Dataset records
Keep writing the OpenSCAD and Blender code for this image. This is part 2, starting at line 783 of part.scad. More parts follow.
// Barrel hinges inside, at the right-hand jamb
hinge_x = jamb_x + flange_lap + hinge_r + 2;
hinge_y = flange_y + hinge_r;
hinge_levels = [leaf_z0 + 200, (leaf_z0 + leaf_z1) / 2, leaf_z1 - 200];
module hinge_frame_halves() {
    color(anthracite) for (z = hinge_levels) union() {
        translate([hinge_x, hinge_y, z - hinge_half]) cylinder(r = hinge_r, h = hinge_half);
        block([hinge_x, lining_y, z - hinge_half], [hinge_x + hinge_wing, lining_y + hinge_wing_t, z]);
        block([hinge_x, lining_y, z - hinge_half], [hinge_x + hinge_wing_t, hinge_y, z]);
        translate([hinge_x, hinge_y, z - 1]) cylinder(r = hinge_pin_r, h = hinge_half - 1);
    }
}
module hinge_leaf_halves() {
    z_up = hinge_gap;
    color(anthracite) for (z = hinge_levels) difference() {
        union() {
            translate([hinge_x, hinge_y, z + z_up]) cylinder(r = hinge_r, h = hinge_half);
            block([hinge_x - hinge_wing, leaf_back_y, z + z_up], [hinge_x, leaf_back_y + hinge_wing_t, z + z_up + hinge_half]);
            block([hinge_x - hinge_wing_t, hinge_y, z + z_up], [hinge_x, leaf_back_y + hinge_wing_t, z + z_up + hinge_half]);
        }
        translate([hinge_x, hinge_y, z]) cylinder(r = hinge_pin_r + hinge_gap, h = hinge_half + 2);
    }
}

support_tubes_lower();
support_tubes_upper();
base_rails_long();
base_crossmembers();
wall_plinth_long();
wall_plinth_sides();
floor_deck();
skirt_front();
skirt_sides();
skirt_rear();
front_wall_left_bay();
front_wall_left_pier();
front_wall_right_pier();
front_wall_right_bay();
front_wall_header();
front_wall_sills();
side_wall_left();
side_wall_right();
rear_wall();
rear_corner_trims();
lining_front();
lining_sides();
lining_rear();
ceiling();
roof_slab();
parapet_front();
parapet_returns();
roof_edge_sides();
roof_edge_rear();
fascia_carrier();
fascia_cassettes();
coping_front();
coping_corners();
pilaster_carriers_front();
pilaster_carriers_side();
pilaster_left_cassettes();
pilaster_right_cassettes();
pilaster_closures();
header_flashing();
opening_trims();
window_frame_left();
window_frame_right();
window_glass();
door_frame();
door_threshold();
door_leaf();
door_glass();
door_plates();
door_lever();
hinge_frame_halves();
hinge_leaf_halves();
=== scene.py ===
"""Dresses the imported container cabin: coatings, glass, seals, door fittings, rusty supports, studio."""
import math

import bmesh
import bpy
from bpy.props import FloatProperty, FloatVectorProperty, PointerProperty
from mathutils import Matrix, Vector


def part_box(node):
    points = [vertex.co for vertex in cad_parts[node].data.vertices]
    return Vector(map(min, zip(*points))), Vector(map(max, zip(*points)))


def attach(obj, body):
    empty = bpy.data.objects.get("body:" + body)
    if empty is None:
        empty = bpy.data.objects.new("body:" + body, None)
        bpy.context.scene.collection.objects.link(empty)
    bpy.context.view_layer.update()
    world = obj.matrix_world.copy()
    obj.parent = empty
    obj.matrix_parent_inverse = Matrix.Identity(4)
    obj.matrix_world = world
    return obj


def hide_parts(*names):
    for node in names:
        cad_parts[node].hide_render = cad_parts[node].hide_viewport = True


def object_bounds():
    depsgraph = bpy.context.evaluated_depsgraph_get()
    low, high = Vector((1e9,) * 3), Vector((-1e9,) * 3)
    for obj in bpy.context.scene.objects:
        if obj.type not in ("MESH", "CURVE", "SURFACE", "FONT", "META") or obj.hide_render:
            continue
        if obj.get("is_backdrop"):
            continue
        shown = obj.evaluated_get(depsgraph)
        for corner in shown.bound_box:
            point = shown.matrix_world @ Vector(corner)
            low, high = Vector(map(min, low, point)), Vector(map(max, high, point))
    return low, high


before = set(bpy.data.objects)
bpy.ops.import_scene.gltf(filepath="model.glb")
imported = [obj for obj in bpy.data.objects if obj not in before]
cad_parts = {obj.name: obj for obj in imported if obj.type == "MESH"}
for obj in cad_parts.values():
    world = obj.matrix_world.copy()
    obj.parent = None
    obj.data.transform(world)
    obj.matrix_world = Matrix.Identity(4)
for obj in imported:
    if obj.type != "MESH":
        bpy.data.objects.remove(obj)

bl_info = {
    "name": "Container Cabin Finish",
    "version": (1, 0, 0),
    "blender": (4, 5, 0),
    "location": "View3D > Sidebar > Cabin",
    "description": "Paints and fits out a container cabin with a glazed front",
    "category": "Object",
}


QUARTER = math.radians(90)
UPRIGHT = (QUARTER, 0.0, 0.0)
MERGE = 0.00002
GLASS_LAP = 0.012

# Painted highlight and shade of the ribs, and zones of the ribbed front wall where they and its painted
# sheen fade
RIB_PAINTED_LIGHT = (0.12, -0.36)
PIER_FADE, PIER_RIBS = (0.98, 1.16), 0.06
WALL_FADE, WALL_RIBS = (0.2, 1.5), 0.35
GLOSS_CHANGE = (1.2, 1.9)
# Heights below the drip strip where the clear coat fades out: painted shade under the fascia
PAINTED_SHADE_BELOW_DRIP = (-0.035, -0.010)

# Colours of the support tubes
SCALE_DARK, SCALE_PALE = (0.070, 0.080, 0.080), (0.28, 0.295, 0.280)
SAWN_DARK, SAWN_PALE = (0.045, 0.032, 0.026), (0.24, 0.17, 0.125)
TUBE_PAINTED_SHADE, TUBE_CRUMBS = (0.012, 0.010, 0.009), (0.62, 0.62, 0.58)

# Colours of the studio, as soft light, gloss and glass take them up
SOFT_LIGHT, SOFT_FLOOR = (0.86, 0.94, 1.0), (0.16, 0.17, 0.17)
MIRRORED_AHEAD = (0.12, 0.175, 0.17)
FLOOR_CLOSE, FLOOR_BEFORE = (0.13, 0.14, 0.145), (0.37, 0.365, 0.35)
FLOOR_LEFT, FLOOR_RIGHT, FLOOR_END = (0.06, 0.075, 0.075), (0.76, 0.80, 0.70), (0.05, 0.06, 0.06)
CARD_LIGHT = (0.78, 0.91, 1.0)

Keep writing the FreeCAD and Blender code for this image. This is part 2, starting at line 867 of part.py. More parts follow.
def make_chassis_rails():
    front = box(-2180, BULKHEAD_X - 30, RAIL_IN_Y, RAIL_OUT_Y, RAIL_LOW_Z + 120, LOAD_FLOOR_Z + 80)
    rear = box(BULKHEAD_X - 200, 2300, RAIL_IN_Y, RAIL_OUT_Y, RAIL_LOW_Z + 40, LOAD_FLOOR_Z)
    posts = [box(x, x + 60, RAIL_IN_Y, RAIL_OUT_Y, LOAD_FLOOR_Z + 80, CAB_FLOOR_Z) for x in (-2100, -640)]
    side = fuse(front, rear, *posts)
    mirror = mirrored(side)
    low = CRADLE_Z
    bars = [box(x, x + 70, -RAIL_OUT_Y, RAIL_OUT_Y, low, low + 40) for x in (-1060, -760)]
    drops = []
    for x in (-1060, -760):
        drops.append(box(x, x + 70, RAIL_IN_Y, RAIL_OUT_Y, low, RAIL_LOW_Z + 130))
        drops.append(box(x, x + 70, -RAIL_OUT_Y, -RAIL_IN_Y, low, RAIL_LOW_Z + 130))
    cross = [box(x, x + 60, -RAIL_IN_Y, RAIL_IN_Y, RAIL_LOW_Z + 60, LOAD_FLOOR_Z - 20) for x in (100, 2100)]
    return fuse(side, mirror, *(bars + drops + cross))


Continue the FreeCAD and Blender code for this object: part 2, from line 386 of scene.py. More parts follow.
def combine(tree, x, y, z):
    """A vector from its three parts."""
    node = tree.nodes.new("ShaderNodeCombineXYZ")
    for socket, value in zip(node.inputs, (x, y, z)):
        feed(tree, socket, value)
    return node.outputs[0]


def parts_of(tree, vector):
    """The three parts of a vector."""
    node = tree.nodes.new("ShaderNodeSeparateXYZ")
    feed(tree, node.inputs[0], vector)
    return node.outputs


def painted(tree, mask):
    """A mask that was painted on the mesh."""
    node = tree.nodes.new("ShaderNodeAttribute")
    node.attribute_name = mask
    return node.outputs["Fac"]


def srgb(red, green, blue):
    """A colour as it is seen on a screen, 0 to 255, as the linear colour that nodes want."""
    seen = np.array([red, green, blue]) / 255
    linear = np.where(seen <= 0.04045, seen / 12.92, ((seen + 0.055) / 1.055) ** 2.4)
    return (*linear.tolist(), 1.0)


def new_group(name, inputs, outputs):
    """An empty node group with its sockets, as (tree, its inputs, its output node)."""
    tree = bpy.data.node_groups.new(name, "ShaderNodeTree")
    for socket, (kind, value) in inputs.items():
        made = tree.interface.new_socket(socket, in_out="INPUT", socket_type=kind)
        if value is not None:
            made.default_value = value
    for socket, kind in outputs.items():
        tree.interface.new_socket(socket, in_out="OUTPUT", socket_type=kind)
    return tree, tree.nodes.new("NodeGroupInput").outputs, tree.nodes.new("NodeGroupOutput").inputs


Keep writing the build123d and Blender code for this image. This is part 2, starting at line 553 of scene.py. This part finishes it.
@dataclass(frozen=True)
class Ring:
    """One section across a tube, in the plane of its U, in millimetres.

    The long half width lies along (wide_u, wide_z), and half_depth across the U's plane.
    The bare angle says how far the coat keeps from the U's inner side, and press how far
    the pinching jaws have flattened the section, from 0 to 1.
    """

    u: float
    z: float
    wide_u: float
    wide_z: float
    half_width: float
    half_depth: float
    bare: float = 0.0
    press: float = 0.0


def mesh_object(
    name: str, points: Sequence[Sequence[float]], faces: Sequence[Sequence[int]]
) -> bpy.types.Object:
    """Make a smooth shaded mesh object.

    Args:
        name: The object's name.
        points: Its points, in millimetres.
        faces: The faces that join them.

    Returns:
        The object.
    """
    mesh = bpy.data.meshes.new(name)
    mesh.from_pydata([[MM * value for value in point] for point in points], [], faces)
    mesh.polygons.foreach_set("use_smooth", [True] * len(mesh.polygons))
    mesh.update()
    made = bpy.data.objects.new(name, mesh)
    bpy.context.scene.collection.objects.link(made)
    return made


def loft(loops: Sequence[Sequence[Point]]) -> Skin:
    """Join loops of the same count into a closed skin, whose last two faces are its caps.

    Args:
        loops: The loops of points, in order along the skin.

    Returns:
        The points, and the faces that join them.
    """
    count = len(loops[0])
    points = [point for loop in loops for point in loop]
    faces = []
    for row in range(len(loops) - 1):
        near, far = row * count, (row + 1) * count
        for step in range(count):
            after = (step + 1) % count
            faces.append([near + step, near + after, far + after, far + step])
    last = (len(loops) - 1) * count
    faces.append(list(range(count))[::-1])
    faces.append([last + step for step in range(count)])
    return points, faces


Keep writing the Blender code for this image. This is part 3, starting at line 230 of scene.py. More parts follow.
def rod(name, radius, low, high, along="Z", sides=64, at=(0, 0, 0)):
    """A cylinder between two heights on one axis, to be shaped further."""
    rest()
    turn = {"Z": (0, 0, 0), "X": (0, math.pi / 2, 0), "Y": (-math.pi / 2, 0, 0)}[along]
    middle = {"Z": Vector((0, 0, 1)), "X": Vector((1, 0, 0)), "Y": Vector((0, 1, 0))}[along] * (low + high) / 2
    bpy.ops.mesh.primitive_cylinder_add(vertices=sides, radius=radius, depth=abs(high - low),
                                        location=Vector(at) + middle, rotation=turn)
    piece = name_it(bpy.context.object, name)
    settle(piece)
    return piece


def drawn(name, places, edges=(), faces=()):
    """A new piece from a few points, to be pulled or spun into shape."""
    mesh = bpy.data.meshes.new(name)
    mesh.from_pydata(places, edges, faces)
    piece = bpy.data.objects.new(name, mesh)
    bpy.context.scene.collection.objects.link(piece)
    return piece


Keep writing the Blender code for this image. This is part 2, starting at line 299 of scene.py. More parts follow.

- The task -
Looking at the data above, return every line from the one with "support_tubes_lower();" down to the one with "cad_parts[node].hide_render = cad_parts[node].hide_viewport", exactly and inclusively.

- The completed task -
support_tubes_lower();
support_tubes_upper();
base_rails_long();
base_crossmembers();
wall_plinth_long();
wall_plinth_sides();
floor_deck();
skirt_front();
skirt_sides();
skirt_rear();
front_wall_left_bay();
front_wall_left_pier();
front_wall_right_pier();
front_wall_right_bay();
front_wall_header();
front_wall_sills();
side_wall_left();
side_wall_right();
rear_wall();
rear_corner_trims();
lining_front();
lining_sides();
lining_rear();
ceiling();
roof_slab();
parapet_front();
parapet_returns();
roof_edge_sides();
roof_edge_rear();
fascia_carrier();
fascia_cassettes();
coping_front();
coping_corners();
pilaster_carriers_front();
pilaster_carriers_side();
pilaster_left_cassettes();
pilaster_right_cassettes();
pilaster_closures();
header_flashing();
opening_trims();
window_frame_left();
window_frame_right();
window_glass();
door_frame();
door_threshold();
door_leaf();
door_glass();
door_plates();
door_lever();
hinge_frame_halves();
hinge_leaf_halves();
=== scene.py ===
"""Dresses the imported container cabin: coatings, glass, seals, door fittings, rusty supports, studio."""
import math

import bmesh
import bpy
from bpy.props import FloatProperty, FloatVectorProperty, PointerProperty
from mathutils import Matrix, Vector


def part_box(node):
    points = [vertex.co for vertex in cad_parts[node].data.vertices]
    return Vector(map(min, zip(*points))), Vector(map(max, zip(*points)))


def attach(obj, body):
    empty = bpy.data.objects.get("body:" + body)
    if empty is None:
        empty = bpy.data.objects.new("body:" + body, None)
        bpy.context.scene.collection.objects.link(empty)
    bpy.context.view_layer.update()
    world = obj.matrix_world.copy()
    obj.parent = empty
    obj.matrix_parent_inverse = Matrix.Identity(4)
    obj.matrix_world = world
    return obj


def hide_parts(*names):
    for node in names:
        cad_parts[node].hide_render = cad_parts[node].hide_viewport = True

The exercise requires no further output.